During Dheeraj's birthday, his friends offer Hasini alcohol under the guise of soft drinks as she doesn't drink alcohol. Hasini then proceeds to drive under the influence, and at the same time, Ramasamy is on the phone to Muthupandi's sister talking about the will. However, Hasini ends up running Ramasamy over due to her drunken state and he dies at the scene.

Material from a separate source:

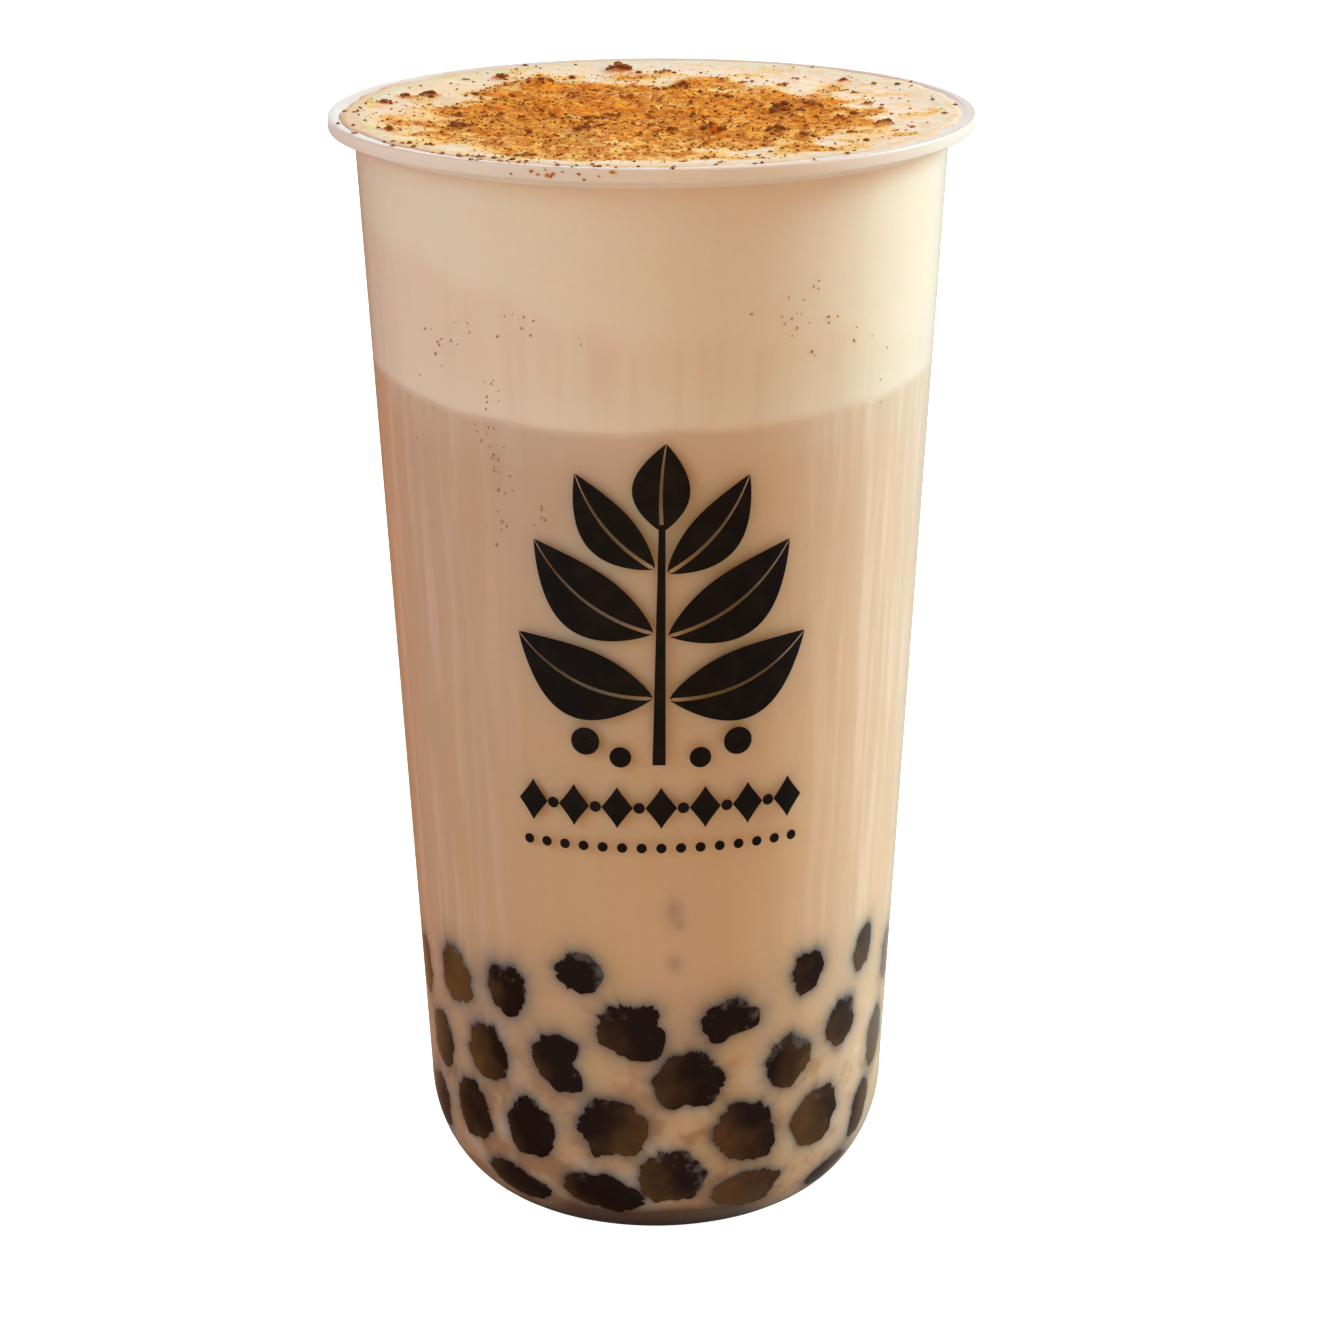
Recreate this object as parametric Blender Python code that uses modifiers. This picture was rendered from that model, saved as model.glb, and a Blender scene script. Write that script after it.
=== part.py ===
"""Bubble tea in a tall clear plastic cup with a round-shouldered foot, filled to the brim.

Tapioca pearls lie at the bottom, milk tea stands over them, and a thick cream foam dusted with
brown powder closes the cup. Metres, +Z up; the origin is the middle of the cup's foot, and the
side shown to the front faces -Y.
"""

import math
import random

import bmesh
import bpy
from mathutils import Matrix, Vector, noise

# Cup: a moulded shell with a flat foot, an elliptical shoulder, a slightly tapered wall and a flange rim
CUP_HEIGHT = 0.1606
MOUTH_RADIUS = 0.04154      # outside of the wall, carried up to the rim's top
WALL_TAPER = 0.056          # radius lost for each unit of height
SHOULDER_HEIGHT = 0.0181
FOOT_RADIUS = 0.019
WALL = 0.0010
FLOOR = 0.0014
RIM_RADIUS = 0.045
RIM_BAND = 0.0019           # height of the flange's upright edge
RIM_SLOPE = 0.0012          # height of the fillet under the flange
RIM_EDGE = 0.00035          # rounding of the flange's two outer edges
RIM_BEAD = 0.0012           # width of the raised bead along the flange's edge
RIM_GROOVE = 0.0002         # how much lower the flange lies inside that bead
MOUTH_ROUND = 0.0009        # rounding of the mouth's inner edge

# Contents, from the bottom up
GAP = 0.0003                # between pieces that touch
CORE_TOP = 0.041            # level of the heap of pearls inside its outer ring
CORE_INSET = 0.0027         # distance from the wall to the middle mass of the heap
FOAM_LINE = 0.1253          # mean height where the milk tea meets the foam
FOAM_LINE_WAVE = 0.0014     # how far that line dips at the front and rises at the sides
FOAM_TOP = CUP_HEIGHT - 0.0004
FOAM_RELIEF = 0.0006        # height of the swells in the foam's top
FOAM_LAP = 0.0004           # how far the foam follows the rounding of the mouth outwards

# Tapioca pearls that press against the wall
PEARL_DIAMETER = 0.0114
PEARL_SPREAD = 0.0007       # how much one pearl's diameter differs from the next
PEARL_SQUASH = 0.0011       # how far a pearl is pressed flat by the wall
PEARL_PITCH = 0.0140        # spacing along a row at the back
FRONT_PEARLS = (            # (degrees round from the front, height in millimetres)
    (-78, 36), (-57, 38.5), (-38, 39.5), (-18, 44.5), (39, 42), (60, 42), (80, 37),
    (-6, 36), (18, 37), (52, 32), (-67, 26.5), (-46, 28.5), (-24.5, 30), (34, 29), (72, 25.5), (8, 28),
    (-73, 15.5), (-53, 18), (-33, 18.5), (-11, 20.5), (22.5, 19), (44, 18.5), (64, 15.5),
    (-41, 8.5), (-15, 9.5), (4, 12.5), (25, 9), (55, 7.5))
BACK_ROWS = (0.0085, 0.0180, 0.0275, 0.0365, 0.0435)
BACK_START = math.radians(92)
BACK_END = math.radians(268)

# Powder lumps on the foam, and the low mound that the powder makes at the back left
LUMPS = (                    # (x, y, width) in millimetres
    (-16, 19.5, 1.9), (-13.5, -5.5, 1.9), (-8.5, -5, 2.0), (-9, -15, 2.4), (-26.5, -11, 2.6), (-4.5, 35.5, 2.8),
    (-16.5, -33.5, 2.0), (10.5, 11, 2.6), (6.5, -5, 1.9), (3, -15, 1.7), (8, -15.5, 2.8), (18, 2, 3.3),
    (22.5, 2.5, 2.8), (26, -7.5, 1.7), (17, -15, 2.6), (20.5, -20.5, 2.2), (4.5, 22.5, 2.2), (2, 32.5, 1.9),
    (-35, 12.5, 2.0), (-31.5, 14.5, 2.6), (-35.5, -14.5, 2.2), (-37.5, 7, 2.0), (-22, 29.5, 2.0),
    (-22, 10.5, 1.4), (-6, -3, 1.5), (-27, -1, 1.5), (-21, -3, 1.3), (28, 25, 1.3))
LUMP_DEPTH = 0.8            # depth and height of a lump for each unit of its width
LUMP_HEIGHT = 0.5
LUMP_RISE = 0.05
MOUND = (-0.0165, 0.0205)
MOUND_HEIGHT = 0.0012
MOUND_SPREAD = 0.0026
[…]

Upon her mother finding out about this, she subjects her to seek the forgiveness of Muthupandi's family or else she will be disowned as her daughter. In turn, she joins their house as a maid to seek their forgiveness. However, Muthupandi and his nieces are not willing to forgive the person who killed their father. Whilst it is unknown to them that Hasini killed him, the story pivots around how Hasini seeks their forgiveness.

== Cast ==
=== Main ===
- Ashwini Aanandita as Hasini alias Anjali alias Noor Jahan, Muthupandi's wife, who accidentally killed Raamaswamy in a car accident
- Yuvan Mayilsamy as Muthupandi, Hasini's husband Ramasaamy's brother-in-law

=== Recurring ===
- Neepa Siva as Ranganayagi, Ramasamy’s second wife. Meenakshi, Dharani and Divya’s stepmother, Vasu’s mother. Muthupandi's sister (Main Antagonist)
- Gayatri Jayaraman (2024 - 2025) → Jeevitha Krishnan (2025) as Bhairavi , Dheeraj's Mother (Antagonist)
- Sai Rithu as Meenakshi, Ramasamy’s eldest daughter, Renganayagi’s eldest stepdaughter, Dharani and Divya’s sister, Vasu’s first half sister
- Maanas Chavali as Dheeraj, Hasini's ex-fiancé, Meenakshi's husband
- Shiyara Shalini as Dharani, Ramasamy’s second daughter, Renganayagi’s second stepdaughter, Meenakshi’s younger sister, Divya’s older sister, Vasu’s second half sister
- Lokesh Bhaskaran as Dr.Ajay, Dharani's love interest, later becomes her husband.
- Manusri Karthikeyan as Divya, Ramasamy’s youngest daughter, Renganayagi’s youngest stepdaughter, Meenakshi and Dharani’s youngest sister, Vasu’s third half sister
- Gracy Thangavel / Unknown as Kavya, Muthupandi's friend who helps Anjali find an accommodation in the village
- Birla Bose as Velayutham (Antagonist)
- Ajay Rathnam as GK, Hasini's father, a huge businessman
- Ambani Shankar as Jelabi, Muthupandi's friend
- Bhuvaneshwari Bernard as Nagamani, Ranganayagi's friend (Antagonist)
- VJ Annamalai as Krishna, one-sided love of Dharani.
- Sumathishree as Mariamma, Krishna's mother
- Vinodhini Vaidyanathan as Vaishali, Hasini's mother, a lawyer who makes her realize her wrongdoing by making her apologize to Muthupandi's family (dead).
- Thalaivasal Vijay as Ramasamy, Muthupandi's brother-in-law who is run over by Hasini (dead).
- Lailaa as Thara, Dheeraj's girlfriend (dead).

== Production ==
=== Casting ===
Yuvan Mayilsamy, the son of late comedian Mayilsamy, was cast in the main male lead role of Muthupandi - his first role as a newcomer in the industry, whilst Ashwini Aanandita was cast in the female lead role of Hasini after her notable performances in Namma Veetu Ponnu.

=== Release ===
The initial promo gave a brief look at Muthupandi's family and showed Hasini working as a maid in their house as she had nowhere else to go and was happy to take anything, this was released on 4 January 2024. The second and third promos gave a brief look into Muthupandi's life, with his mother and sister describing his character. The fourth promo features Reshma Muralidaran, as Renuka from Kizhakku Vaasal, giving context behind the serial; the final promo gives insight into Hasini's life.

=== Promotion ===
Star Vijay promoted this serial, as well as Chinna Marumagal, through Bigg Boss Season 7 during an episode aired on 5 January 2024.